Two themes stand out as being of the widest general interest. The first is Hudson’s contribution to the longstanding debate over whether Australia had a foreign policy before she established a foreign office and diplomatic service in the late 1930s and early 1940s. It is now generally accepted that there was some­thing worthy of that description long before Dr Evatt’s arrival in federal politics, but precisely what should be included under this rubric is still open to argument.

The problem lies in what Hudson calls ‘the mess’ caused by dominion status, which meant that Australia could assert one day that she was an independent actor in world affairs, and the next that she was merely a constituent part of the British Empire. Given this ambiguous status, Australia’s independent membership of the League of Nations was significant. The League offered Australia ‘a gentle introduction into world politics’, wherein the tiny handful of ministers and officials concerned with Australia’s external relations could begin to learn some of the complexities of international diplomacy. They could and did make mistakes with relative impunity. After reading Hudson’s account of the diplomacy of Sir Joseph Cook, it is sobering to reflect that former ministers are still being appointed to the High Commission in London and other sensitive diplomatic posts.

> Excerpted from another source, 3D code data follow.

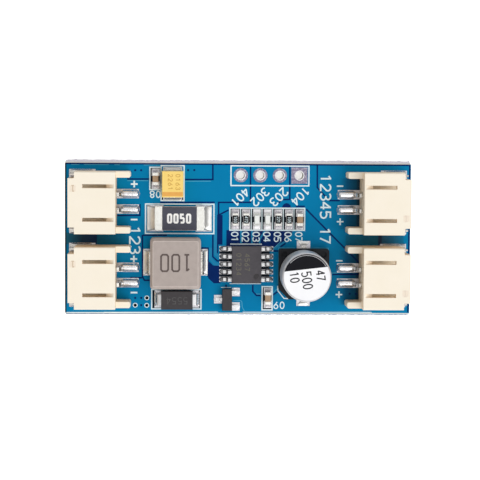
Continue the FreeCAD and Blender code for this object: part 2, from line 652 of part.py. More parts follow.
def socket_housing():
    """Side-entry socket housing, rear face at x = 0 and mouth at x = SOCKET_DEPTH."""
    half = SOCKET_WIDTH / 2
    body = block((0, SOCKET_DEPTH), (-half, half), (0, SOCKET_HEIGHT))
    roof = [edge for edge in straight_edges(body, Vector(1, 0, 0))
            if edge.CenterOfMass.z > SOCKET_HEIGHT - 1e-6]
    body = body.makeChamfer(SOCKET_EDGE_CHAMFER, roof)
    for side in (1, -1):
        outer = sorted((side * half, side * (half - ARM_WIDTH)))
        arm = block((-ARM_LENGTH, 0), outer, (0, ARM_HEIGHT))
        tips = [edge for edge in straight_edges(arm, Z_AXIS)
                if edge.CenterOfMass.x < -ARM_LENGTH + 1e-6]
        body = body.fuse(arm.makeChamfer(ARM_TIP_CHAMFER, tips))
    body = body.removeSplitter()

    nose = SOCKET_DEPTH
    cavity_z = (CAVITY_FLOOR, CAVITY_FLOOR + CAVITY_HEIGHT)
    cavity = block((nose - CAVITY_DEPTH, nose), (-CAVITY_WIDTH / 2, CAVITY_WIDTH / 2), cavity_z)
    body = body.cut(cavity)
    body = body.cut(cavity_lead_in(nose, cavity_z))
    for side in (1, -1):
        notch = sorted((side * half, side * (half - NOTCH_WIDTH)))
        body = body.cut(block((nose - NOTCH_DEPTH, nose), notch, (0, SOCKET_HEIGHT)))
        body = body.cut(window(side * WINDOW_SPACING / 2, nose))
        recess = block((0, CONTACT_RECESS_DEPTH), (-CONTACT_RECESS / 2, CONTACT_RECESS / 2),
                       (-CONTACT_RECESS / 2, CONTACT_RECESS / 2))
        recess.translate(Vector(0, side * SOCKET_PITCH / 2, CONTACT_HEIGHT))
        body = body.cut(recess)
    return body


def cavity_lead_in(nose, cavity_z):
    """Flare at the mouth of the socket that guides the plug in."""
    flare = CAVITY_LEAD_IN
    inner = [Vector(nose - flare, y, z) for y, z in (
        (-CAVITY_WIDTH / 2, cavity_z[0]), (CAVITY_WIDTH / 2, cavity_z[0]),
        (CAVITY_WIDTH / 2, cavity_z[1]), (-CAVITY_WIDTH / 2, cavity_z[1]))]
    outer = [Vector(nose, y, z) for y, z in (
        (-CAVITY_WIDTH / 2 - flare, cavity_z[0] - flare), (CAVITY_WIDTH / 2 + flare, cavity_z[0] - flare),
        (CAVITY_WIDTH / 2 + flare, cavity_z[1] + flare), (-CAVITY_WIDTH / 2 - flare, cavity_z[1] + flare))]
    return hull_between(inner, outer)


def window(y, nose):
    """Slot through the socket's roof whose rear end ramps up to the surface."""
    front = nose - WINDOW_FROM_NOSE
    rear = front - WINDOW_LENGTH
    deep = CAVITY_FLOOR + CAVITY_HEIGHT
    outline = [
        Vector(front, y - WINDOW_WIDTH / 2, SOCKET_HEIGHT),
        Vector(front, y - WINDOW_WIDTH / 2, deep),
        Vector(rear + WINDOW_RAMP, y - WINDOW_WIDTH / 2, deep),
        Vector(rear, y - WINDOW_WIDTH / 2, SOCKET_HEIGHT),
    ]
    return prism(outline, Vector(0, WINDOW_WIDTH, 0))


def contact_pin():
    """Square contact: tapered tip in the cavity, out through the rear wall, down and along the pad."""
    height = CONTACT_HEIGHT
    drop_x = -CONTACT_WALL_GAP - CONTACT_SIZE / 2
    tip = SOCKET_DEPTH - CONTACT_TIP_FROM_NOSE
    path = [
        (tip - CONTACT_TIP_TAPER, height),
        (drop_x, height),
        (drop_x, CONTACT_SIZE / 2),
        (drop_x - CONTACT_SIZE / 2 - CONTACT_FOOT, CONTACT_SIZE / 2),
    ]
    pin = bent_strip(path, CONTACT_BEND, CONTACT_SIZE, CONTACT_SIZE)
    half = CONTACT_SIZE / 2
    small = half / 2
    ends = []
    for x, reach in ((path[0][0], half), (tip, small)):
        corners = [Vector(x, y * reach, height + z * reach)
                   for y, z in ((-1, -1), (1, -1), (1, 1), (-1, 1))]
        ends.append(corners)
    return pin.fuse(hull_between(*ends)).removeSplitter()


def fixing_bracket():
    """Fixing bracket on the +Y side: upright plate in the housing's wing and a foot on its pad."""
    half = SOCKET_WIDTH / 2
    front = SOCKET_DEPTH
    x_span = (front - BRACKET_LENGTH, front)
    plate_y = half - NOTCH_WIDTH / 2
    upright_y = (plate_y - BRACKET_THICKNESS / 2, plate_y + BRACKET_THICKNESS / 2)
    upright = block(x_span, upright_y, (0, BRACKET_HEIGHT))
    foot = block(x_span, (upright_y[0], upright_y[0] + BRACKET_FOOT), (0, BRACKET_THICKNESS))
    return upright.fuse(foot).removeSplitter()


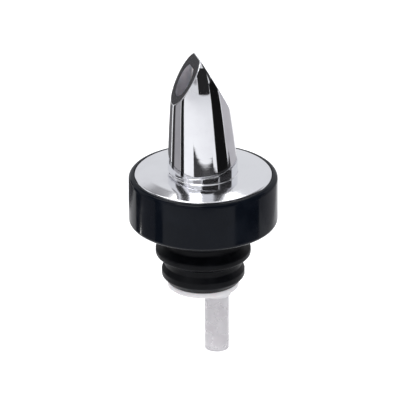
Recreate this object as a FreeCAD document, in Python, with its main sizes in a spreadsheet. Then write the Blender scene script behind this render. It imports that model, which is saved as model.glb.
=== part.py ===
"""Liquor pour spout: chrome nose and disc, black collar, ribbed cork, inner core and air tube.

Millimetres. +Z runs up the spout to its tip. The origin is the centre of the collar's underside,
which is the face that sits on the bottle's lip. The liquid leaves on the -X side, and air enters
on the +X side.
"""
import FreeCAD, Part
import math
import os
import Sketcher

Vector = FreeCAD.Vector

doc = FreeCAD.newDocument("PourSpout")

# ---------------------------------------------------------------- driving sizes

SIZES = [
    # collar
    ("collar_diameter", 35.0),
    ("collar_height", 12.0),
    ("collar_edge_round", 1.0),
    ("collar_floor", 2.0),
    ("collar_wall", 2.2),
    ("collar_rim", 1.2),
    ("recess_depth", 0.3),
    ("recess_gap", 0.5),
    ("hub_wall", 1.8),
    ("collar_rib_thickness", 1.2),
    ("collar_rib_count", 6),
    # disc, and the ring on it that holds the nose's foot
    ("disc_thickness", 2.2),
    ("disc_rise", 0.9),
    ("disc_edge_drop", 0.8),
    ("disc_shoulder_width", 4.0),
    ("disc_shoulder_round", 14.0),
    ("disc_edge_round", 0.5),
    ("foot_diameter", 16.2),
    ("foot_low_height", 0.47),
    ("foot_tilt", 10.0),
    ("foot_wall", 0.7),
    ("foot_root_round", 0.3),
    # nose
    ("nose_height", 29.7),
    ("nose_lean", 2.86),
    ("nose_taper", 0.3),
    ("nose_roundness", 6.5),
    ("nose_wall", 0.8),
    ("nose_overhang", 0.3),
    ("nose_edge_round", 0.4),
    ("ridge_drop", 0.7),
    ("tip_cap", 1.8),
    ("scoop_angle", 28.4),
    ("spigot_length", 8.9),
    ("spigot_wall", 0.8),
    # core: the stem inside the cork, its flange, boss and divider
    ("plug_wall", 0.7),
    ("plug_height", 7.5),
    ("divider_thickness", 1.0),
    ("divider_root", 1.0),
    ("flange_lip", 1.0),
    ("flange_thickness", 1.2),
    ("boss_wall", 0.43),
    ("boss_length", 3.0),
    ("socket_depth", 6.0),
    ("socket_shoulder", 1.0),
    ("socket_wall", 1.18),
    ("socket_web", 0.98),
    # air tube
    ("tube_diameter", 5.7),
    ("tube_wall", 0.85),
    ("tube_length", 20.0),
    # cork
    ("cork_length", 15.3),
    ("cork_wall", 1.7),
    ("cork_tip_wall", 0.98),
    ("bottom_rib_height", 0.63),
    ("middle_rib_height", 2.08),
    ("top_rib_height", 2.88),
    ("rib_land", 1.4),
    ("rib_slope", 1.3),
    ("first_rib_place", 2.35),
    ("last_rib_depth", 2.05),
    ("rib_round", 0.6),
    # clearances, and how far a cut runs past the solid it cuts
    ("running_gap", 0.1),
    ("collar_play", 0.1),
    ("push_gap", 0.02),
    ("divider_gap", 0.1),
    ("cut_margin", 1.0),
]

sheet = doc.addObject("Spreadsheet::Sheet", "Sizes")
for row, (alias, value) in enumerate(SIZES, start=1):
    sheet.set("A%d" % row, alias.replace("_", " "))
    sheet.set("B%d" % row, str(value))
    sheet.setAlias("B%d" % row, alias)
doc.recompute()


def size(alias):
    return "Sizes." + alias


def number(expression):
    """The present value of an expression, as a plain number."""
    value = sheet.evalExpression(expression)
    return float(getattr(value, "Value", value))


# ---------------------------------------------------------------- expressions shared by the pieces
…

The point Hudson emphasises is that I Cook and other Australian representatives at Geneva were pursuing Australian policies, however clumsily. Sir Littleton Groom, for example, played a noteworthy part in the discussion of the ill-fated Geneva Protocol of 1924 his interventions being primarily motivated by concern for the White Australia policy. it was mainly this concern that gave what consistency there was to Australian activities in the international arena. Beyond immigration, Australian policies were generally either passive or sporadic. Hudson has done much to expand our knowledge of the range of Australian . activities, but his claim that Australia had ‘coherent, continuing policies’ still needs to be taken with a little caution. Uncertainty, inconsistency and acceptance that Whitehall knew best were all characteristic of the interwar period.

The other main theme is the importance of S.M. Bruce as Australia’s principal spokesman in League councils in the 1930s. Bruce’s work in London and Geneva has deservedly received more sympathetic attention from Australian historians in recent years. His concerns were more distinctively, sometimes aggressively, Australian than his image of the spats-wearing ‘Englishman born in Australia’ would suggest: yet so much of what he did was carried out on his own initiative, without ever being reported to Australia afterwards, that it is by no means easy at times to say what should be classified as Australian foreign policy and what was the foreign policy of S.M. Bruce, an independent actor in imperial and world politics. Hudson’s special contribution in this book is to note the importance of Bruce’s collaboration with F.L. McDougall, ‘perhaps the most under­estimated man in twentieth-century Australian history’. Their efforts led, inter alia, to the foundation of the Food and Agriculture Organisation of the United Nations. There are clearly more veins to be mined in the early history of Australian foreign policy, as Hudson and others broaden our interpretation of what ‘foreign policy’ includes.

The book is well produced, apart from some minor typographical errors. Footnotes at the bottom of the page these days deserve special attention.